EXERCISE DETAILS.
In full and without alteration, repeat the material.

--- BEGIN SUPPLIED MATERIAL ---

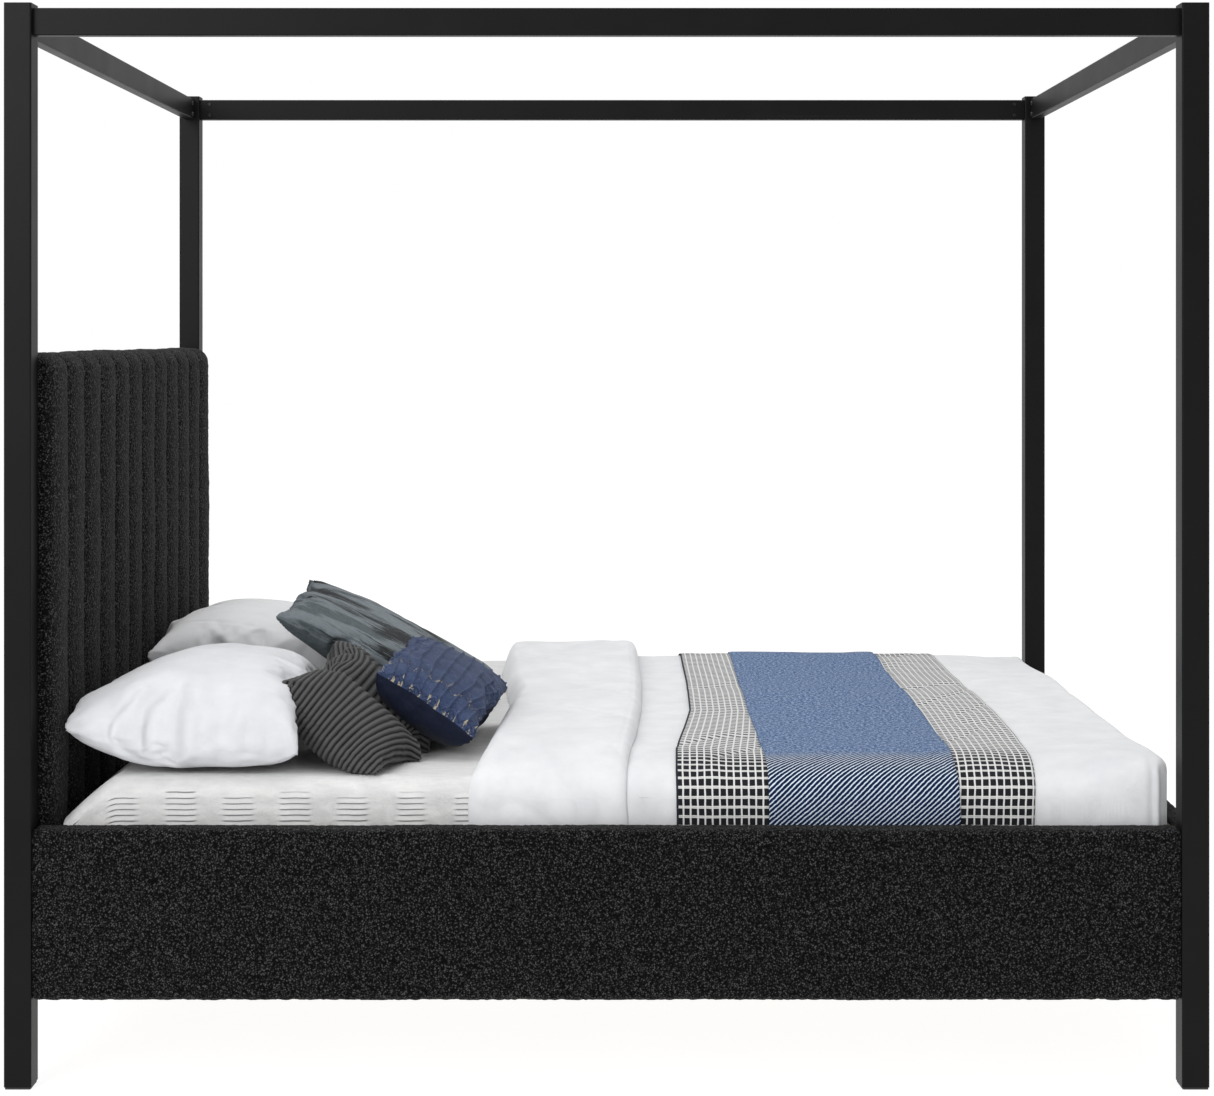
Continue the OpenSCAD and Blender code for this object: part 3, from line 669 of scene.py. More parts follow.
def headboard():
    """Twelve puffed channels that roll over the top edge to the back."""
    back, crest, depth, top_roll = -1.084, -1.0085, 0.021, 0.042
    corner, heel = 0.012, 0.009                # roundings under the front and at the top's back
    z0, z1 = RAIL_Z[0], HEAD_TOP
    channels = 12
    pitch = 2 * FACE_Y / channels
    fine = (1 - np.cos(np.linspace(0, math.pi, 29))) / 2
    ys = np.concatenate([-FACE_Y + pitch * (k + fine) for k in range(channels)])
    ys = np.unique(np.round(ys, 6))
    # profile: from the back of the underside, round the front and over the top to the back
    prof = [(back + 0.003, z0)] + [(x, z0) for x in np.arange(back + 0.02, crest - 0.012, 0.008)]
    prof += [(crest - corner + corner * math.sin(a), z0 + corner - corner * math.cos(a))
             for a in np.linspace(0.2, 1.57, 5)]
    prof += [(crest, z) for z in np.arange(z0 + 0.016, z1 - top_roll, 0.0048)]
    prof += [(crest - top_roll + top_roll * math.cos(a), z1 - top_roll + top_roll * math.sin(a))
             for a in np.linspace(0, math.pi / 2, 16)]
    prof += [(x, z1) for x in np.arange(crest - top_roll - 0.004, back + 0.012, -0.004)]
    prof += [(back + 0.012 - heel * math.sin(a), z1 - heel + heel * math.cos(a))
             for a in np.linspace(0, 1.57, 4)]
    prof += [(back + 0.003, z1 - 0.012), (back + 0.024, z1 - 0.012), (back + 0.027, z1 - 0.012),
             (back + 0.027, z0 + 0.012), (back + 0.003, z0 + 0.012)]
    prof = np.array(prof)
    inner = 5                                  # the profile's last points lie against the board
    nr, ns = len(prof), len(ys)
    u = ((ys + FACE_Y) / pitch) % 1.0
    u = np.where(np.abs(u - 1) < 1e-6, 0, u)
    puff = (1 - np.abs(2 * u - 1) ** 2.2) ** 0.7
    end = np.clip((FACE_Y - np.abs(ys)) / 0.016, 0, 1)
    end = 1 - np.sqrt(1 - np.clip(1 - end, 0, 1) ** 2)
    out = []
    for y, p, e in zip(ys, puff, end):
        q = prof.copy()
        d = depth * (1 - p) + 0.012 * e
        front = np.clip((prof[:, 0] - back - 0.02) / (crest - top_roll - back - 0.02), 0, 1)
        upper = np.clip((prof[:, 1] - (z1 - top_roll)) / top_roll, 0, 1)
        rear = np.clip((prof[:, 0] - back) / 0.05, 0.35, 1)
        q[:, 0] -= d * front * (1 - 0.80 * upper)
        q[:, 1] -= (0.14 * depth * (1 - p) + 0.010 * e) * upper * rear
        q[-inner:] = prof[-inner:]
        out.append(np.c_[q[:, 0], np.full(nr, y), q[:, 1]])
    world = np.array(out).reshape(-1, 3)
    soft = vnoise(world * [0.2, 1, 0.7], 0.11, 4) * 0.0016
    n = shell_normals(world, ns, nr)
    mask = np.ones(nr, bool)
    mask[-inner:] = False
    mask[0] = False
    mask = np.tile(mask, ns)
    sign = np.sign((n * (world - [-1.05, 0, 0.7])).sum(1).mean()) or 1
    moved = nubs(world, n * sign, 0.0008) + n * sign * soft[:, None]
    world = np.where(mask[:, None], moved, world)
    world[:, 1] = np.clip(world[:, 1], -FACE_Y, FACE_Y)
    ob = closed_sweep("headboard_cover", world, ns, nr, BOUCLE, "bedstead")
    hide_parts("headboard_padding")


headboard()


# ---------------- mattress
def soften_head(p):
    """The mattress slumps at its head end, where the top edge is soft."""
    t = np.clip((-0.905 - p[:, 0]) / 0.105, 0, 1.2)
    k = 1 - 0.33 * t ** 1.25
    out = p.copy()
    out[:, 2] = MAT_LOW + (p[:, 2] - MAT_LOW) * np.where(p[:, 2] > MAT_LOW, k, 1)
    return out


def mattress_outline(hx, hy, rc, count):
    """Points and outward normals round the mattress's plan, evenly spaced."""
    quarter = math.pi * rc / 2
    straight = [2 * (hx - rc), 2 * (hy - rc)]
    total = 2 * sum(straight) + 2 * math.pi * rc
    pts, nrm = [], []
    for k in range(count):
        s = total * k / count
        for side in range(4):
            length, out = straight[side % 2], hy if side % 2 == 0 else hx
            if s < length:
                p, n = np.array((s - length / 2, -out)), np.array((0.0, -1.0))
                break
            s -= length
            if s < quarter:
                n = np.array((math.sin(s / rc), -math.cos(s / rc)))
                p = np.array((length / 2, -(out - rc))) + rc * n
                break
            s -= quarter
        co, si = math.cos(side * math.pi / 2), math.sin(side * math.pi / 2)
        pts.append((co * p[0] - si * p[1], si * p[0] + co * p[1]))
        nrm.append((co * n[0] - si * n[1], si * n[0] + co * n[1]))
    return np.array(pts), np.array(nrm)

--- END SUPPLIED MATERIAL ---

EXERCISE OUTPUT.
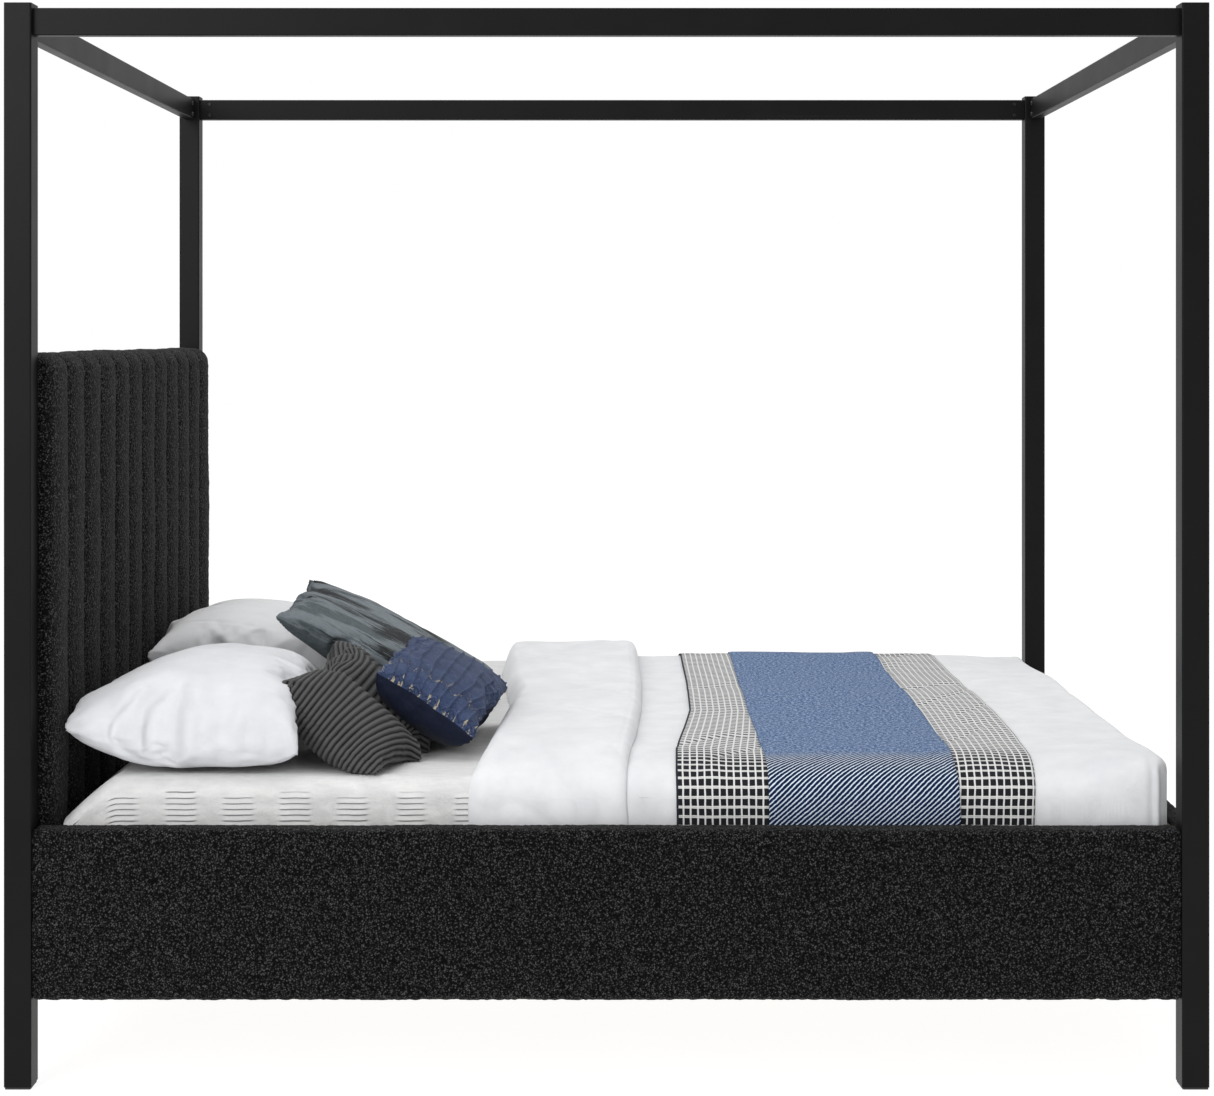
Continue the OpenSCAD and Blender code for this object: part 3, from line 669 of scene.py. More parts follow.
def headboard():
    """Twelve puffed channels that roll over the top edge to the back."""
    back, crest, depth, top_roll = -1.084, -1.0085, 0.021, 0.042
    corner, heel = 0.012, 0.009                # roundings under the front and at the top's back
    z0, z1 = RAIL_Z[0], HEAD_TOP
    channels = 12
    pitch = 2 * FACE_Y / channels
    fine = (1 - np.cos(np.linspace(0, math.pi, 29))) / 2
    ys = np.concatenate([-FACE_Y + pitch * (k + fine) for k in range(channels)])
    ys = np.unique(np.round(ys, 6))
    # profile: from the back of the underside, round the front and over the top to the back
    prof = [(back + 0.003, z0)] + [(x, z0) for x in np.arange(back + 0.02, crest - 0.012, 0.008)]
    prof += [(crest - corner + corner * math.sin(a), z0 + corner - corner * math.cos(a))
             for a in np.linspace(0.2, 1.57, 5)]
    prof += [(crest, z) for z in np.arange(z0 + 0.016, z1 - top_roll, 0.0048)]
    prof += [(crest - top_roll + top_roll * math.cos(a), z1 - top_roll + top_roll * math.sin(a))
             for a in np.linspace(0, math.pi / 2, 16)]
    prof += [(x, z1) for x in np.arange(crest - top_roll - 0.004, back + 0.012, -0.004)]
    prof += [(back + 0.012 - heel * math.sin(a), z1 - heel + heel * math.cos(a))
             for a in np.linspace(0, 1.57, 4)]
    prof += [(back + 0.003, z1 - 0.012), (back + 0.024, z1 - 0.012), (back + 0.027, z1 - 0.012),
             (back + 0.027, z0 + 0.012), (back + 0.003, z0 + 0.012)]
    prof = np.array(prof)
    inner = 5                                  # the profile's last points lie against the board
    nr, ns = len(prof), len(ys)
    u = ((ys + FACE_Y) / pitch) % 1.0
    u = np.where(np.abs(u - 1) < 1e-6, 0, u)
    puff = (1 - np.abs(2 * u - 1) ** 2.2) ** 0.7
    end = np.clip((FACE_Y - np.abs(ys)) / 0.016, 0, 1)
    end = 1 - np.sqrt(1 - np.clip(1 - end, 0, 1) ** 2)
    out = []
    for y, p, e in zip(ys, puff, end):
        q = prof.copy()
        d = depth * (1 - p) + 0.012 * e
        front = np.clip((prof[:, 0] - back - 0.02) / (crest - top_roll - back - 0.02), 0, 1)
        upper = np.clip((prof[:, 1] - (z1 - top_roll)) / top_roll, 0, 1)
        rear = np.clip((prof[:, 0] - back) / 0.05, 0.35, 1)
        q[:, 0] -= d * front * (1 - 0.80 * upper)
        q[:, 1] -= (0.14 * depth * (1 - p) + 0.010 * e) * upper * rear
        q[-inner:] = prof[-inner:]
        out.append(np.c_[q[:, 0], np.full(nr, y), q[:, 1]])
    world = np.array(out).reshape(-1, 3)
    soft = vnoise(world * [0.2, 1, 0.7], 0.11, 4) * 0.0016
    n = shell_normals(world, ns, nr)
    mask = np.ones(nr, bool)
    mask[-inner:] = False
    mask[0] = False
    mask = np.tile(mask, ns)
    sign = np.sign((n * (world - [-1.05, 0, 0.7])).sum(1).mean()) or 1
    moved = nubs(world, n * sign, 0.0008) + n * sign * soft[:, None]
    world = np.where(mask[:, None], moved, world)
    world[:, 1] = np.clip(world[:, 1], -FACE_Y, FACE_Y)
    ob = closed_sweep("headboard_cover", world, ns, nr, BOUCLE, "bedstead")
    hide_parts("headboard_padding")


headboard()


# ---------------- mattress
def soften_head(p):
    """The mattress slumps at its head end, where the top edge is soft."""
    t = np.clip((-0.905 - p[:, 0]) / 0.105, 0, 1.2)
    k = 1 - 0.33 * t ** 1.25
    out = p.copy()
    out[:, 2] = MAT_LOW + (p[:, 2] - MAT_LOW) * np.where(p[:, 2] > MAT_LOW, k, 1)
    return out


def mattress_outline(hx, hy, rc, count):
    """Points and outward normals round the mattress's plan, evenly spaced."""
    quarter = math.pi * rc / 2
    straight = [2 * (hx - rc), 2 * (hy - rc)]
    total = 2 * sum(straight) + 2 * math.pi * rc
    pts, nrm = [], []
    for k in range(count):
        s = total * k / count
        for side in range(4):
            length, out = straight[side % 2], hy if side % 2 == 0 else hx
            if s < length:
                p, n = np.array((s - length / 2, -out)), np.array((0.0, -1.0))
                break
            s -= length
            if s < quarter:
                n = np.array((math.sin(s / rc), -math.cos(s / rc)))
                p = np.array((length / 2, -(out - rc))) + rc * n
                break
            s -= quarter
        co, si = math.cos(side * math.pi / 2), math.sin(side * math.pi / 2)
        pts.append((co * p[0] - si * p[1], si * p[0] + co * p[1]))
        nrm.append((co * n[0] - si * n[1], si * n[0] + co * n[1]))
    return np.array(pts), np.array(nrm)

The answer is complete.